4. James Delingpole. Longtime professional climate skeptic, in the wrong but not foaming sense. Now totally foaming. Flat earth, dinosaurs are fake, moon landings were fake.

Importantly, these were people of some professional success, with probably the required 70th%ile or better intelligence. Rodgers is verbally adept, and he hosted Jeopardy. Wolf–well she’s never been great but she was in the respectable lane in the 90s as a feminist author and political consultant (Al Gore earth tones. OK, still too soon). Now crazier than crazy. Logan was a 60 Minutes reporter, Delingpole wrote for British newspapers, National Review.

They all went completely nuts. It seems inescapable that the availability of all sorts of online nuttiness greased their slide down the crazy hole. You can in fact do a lot of your own research. If you choose to be credulous, there are 1000 videos and manifestos about which to be credulous.

Of course a response would be “there have always been crazy conspiracists” and that is true. Which is why we need some sort of measure. Be People Crazier?

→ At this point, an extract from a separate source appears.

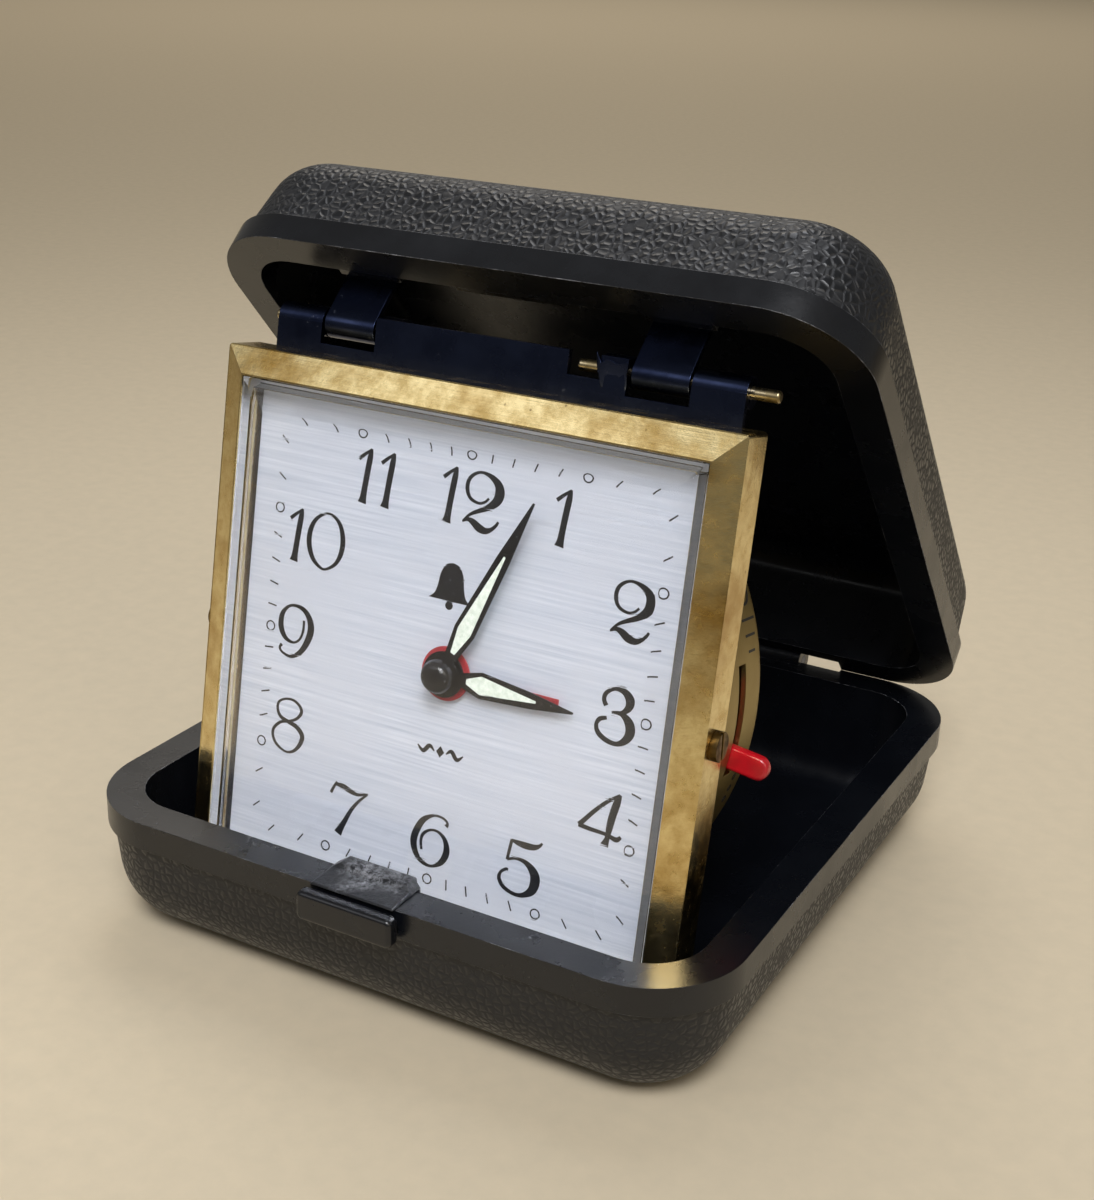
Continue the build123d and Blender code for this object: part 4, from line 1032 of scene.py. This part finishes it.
class TRAVELALARM_OT_movement(bpy.types.Operator):
    """Finish the wheels, plates and springs inside"""

    bl_idname = "travel_alarm.movement"
    bl_label = "Movement"

    def execute(self, context):
        steel = [
            "plate_pillars", "movement_posts", "time_mainspring", "alarm_mainspring", "time_click",
            "alarm_click", "hairspring", "time_winding_arbor", "alarm_winding_arbor",
            "alarm_set_arbor", "pallet_lever", "alarm_hammer", "pillar_nuts",
        ]
        brass = [
            "front_plate", "back_plate", "cannon_pinion", "hour_wheel", "minute_wheel",
            "alarm_wheel", "time_great_wheel", "centre_wheel", "third_wheel", "fourth_wheel",
            "escape_wheel", "balance_wheel", "alarm_great_wheel", "alarm_star_wheel",
        ]
        carried(steel, drawn_steel)
        carried(brass, clock_brass)
        return {"FINISHED"}


class TRAVELALARM_OT_stage(bpy.types.Operator):
    """Set up the floor, the soft lights and the camera"""

    bl_idname = "travel_alarm.stage"
    bl_label = "Stage"

    def execute(self, context):
        scene = context.scene
        reach = 6.0
        below = -0.0001
        mesh = bpy.data.meshes.new("paper_floor")
        corners = ((-reach, -reach), (reach, -reach), (reach, reach), (-reach, reach))
        mesh.from_pydata([(across, back, below) for across, back in corners], [], [(0, 1, 2, 3)])
        mesh.materials.append(finish(studio_paper))
        floor = bpy.data.objects.new("paper_floor", mesh)
        scene.collection.objects.link(floor)

        world = bpy.data.worlds.new("soft_room")
        world.use_nodes = True
        world.node_tree.nodes["Background"].inputs["Color"].default_value = linear("#E6E2D8")
        world.node_tree.nodes["Background"].inputs["Strength"].default_value = 0.24
        scene.world = world
        scene.view_settings.view_transform = "Standard"
        # Where each stands, what it is aimed at, its side, watts, spread in degrees and colour.
        softboxes = {
            "key_softbox": ((0.3, -0.6, 0.85), (0.0, 0.0, 0.04), 0.4, 1.12, 60, "#FAFBFF"),
            "front_softbox": ((-0.4, -0.59, 0.58), (0.0, 0.0, 0.04), 0.4, 0.075, 60, "#FBFBFF"),
            "top_softbox": ((-0.1, 0.3, 0.75), (0.0, 0.0, 0.04), 0.35, 0.15, 60, "#F2F6FF"),
            "side_softbox": ((0.7, -0.35, 0.5), (0.0, 0.0, 0.04), 0.4, 0.14, 60, "#FFF1DC"),
            "floor_softbox": ((-0.9, 1.5, 1.5), (-0.6, 1.3, 0.0), 1.2, 9.0, 150, "#FFF6EA"),
        }
        for name, (spot, aim, size, power, spread, colour) in softboxes.items():
            lamp = bpy.data.lights.new(name, "AREA")
            lamp.shape = "SQUARE"
            lamp.size = size
            lamp.energy = power
            lamp.spread = math.radians(spread)
            lamp.color = linear(colour)[:3]
            box = bpy.data.objects.new(name, lamp)
            box.location = spot
            way = Vector(aim) - Vector(spot)
            box.rotation_euler = way.to_track_quat("-Z", "Y").to_euler()
            scene.collection.objects.link(box)

        sizes = scene.travel_alarm_sizes
        around = sizes.camera_around
        above = sizes.camera_up
        back = Vector((
            math.sin(around) * math.cos(above), -math.cos(around) * math.cos(above),
            math.sin(above),
        ))
        level = Vector((0.0, 0.0, 1.0)).cross(back).normalized()
        roll = Matrix.Rotation(math.radians(CAMERA_ROLL), 3, back)
        right = roll @ level
        turn = Matrix((right, back.cross(right), back)).transposed().to_4x4()
        lens = bpy.data.cameras.new("camera")
        lens.sensor_fit = "AUTO"
        lens.sensor_width = 36.0
        lens.lens = LENS
        lens.clip_start = 0.01
        camera = bpy.data.objects.new("camera", lens)
        target = Vector(CAMERA_TARGET)
        camera.matrix_world = Matrix.Translation(target + back * sizes.camera_distance) @ turn
        scene.collection.objects.link(camera)
        scene.camera = camera
        return {"FINISHED"}


OPERATORS = (
    TRAVELALARM_OT_stage,
    TRAVELALARM_OT_case,
    TRAVELALARM_OT_clock_hinge,
    TRAVELALARM_OT_bezel,
    TRAVELALARM_OT_dial,
    TRAVELALARM_OT_hands,
    TRAVELALARM_OT_back,
    TRAVELALARM_OT_movement,
)


class TRAVELALARM_PT_panel(bpy.types.Panel):
    """Everything that the clock is made with"""

    bl_idname = "TRAVELALARM_PT_panel"
    bl_label = "Travel alarm"
    bl_space_type = "VIEW_3D"
    bl_region_type = "UI"
    bl_category = "Travel Alarm"

    def draw(self, context):
        for group in (context.scene.travel_alarm_sizes, context.scene.travel_alarm_colours):
            for name in group.__annotations__:
                self.layout.prop(group, name)
        for operator in OPERATORS:
            self.layout.operator(operator.bl_idname)


CLASSES = (TravelAlarmSizes, TravelAlarmColours, *OPERATORS, TRAVELALARM_PT_panel)


def register():
    for each in CLASSES:
        bpy.utils.register_class(each)
    bpy.types.Scene.travel_alarm_sizes = PointerProperty(type=TravelAlarmSizes)
    bpy.types.Scene.travel_alarm_colours = PointerProperty(type=TravelAlarmColours)


def unregister():
    del bpy.types.Scene.travel_alarm_sizes
    del bpy.types.Scene.travel_alarm_colours
    for each in reversed(CLASSES):
        bpy.utils.unregister_class(each)


def main():
    """Makes the clock."""
    register()
    for operator in OPERATORS:
        group, name = operator.bl_idname.split(".")
        getattr(getattr(bpy.ops, group), name)()


if __name__ == "__main__":
    main()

What brought this to mind is the guy who set himself on fire today. He is not in this category, in that he was not professionally successful. But he clearly had done a lot of research, being mad about Peter Thiel, crypto and a bunch of other stuff he undoubtedly found online.

It’s a good question, related to another one I have, which is to what extent people who go down one bogus Internet rabbit hole end up feeling impelled to go down some or many or all of the others? My suspicion is that that there’s some kind of crazification inertial effect, that drives people who buy into one piece of craziness to start mentally purchasing all the others as well. (Naomi Wolf seems like a good example of this.)

Related to this is what has been called the shift from conspiracy theories to “conspiracism,” which is conspiracy theory without the theory. Donald Trump (“a lot of people are saying”) is the avatar of this trend, which I take to be an example of the degeneracy of the present age, as in my day one had to connect the dots on the mimeograph with some sort of elaborate account, not merely assert that the Earth is ruled by lizard people. Today’s paranoid ranters have no sense of craft is what I’m saying.

Yes this is a serious subject, but laugh or cry remain our civilizational options.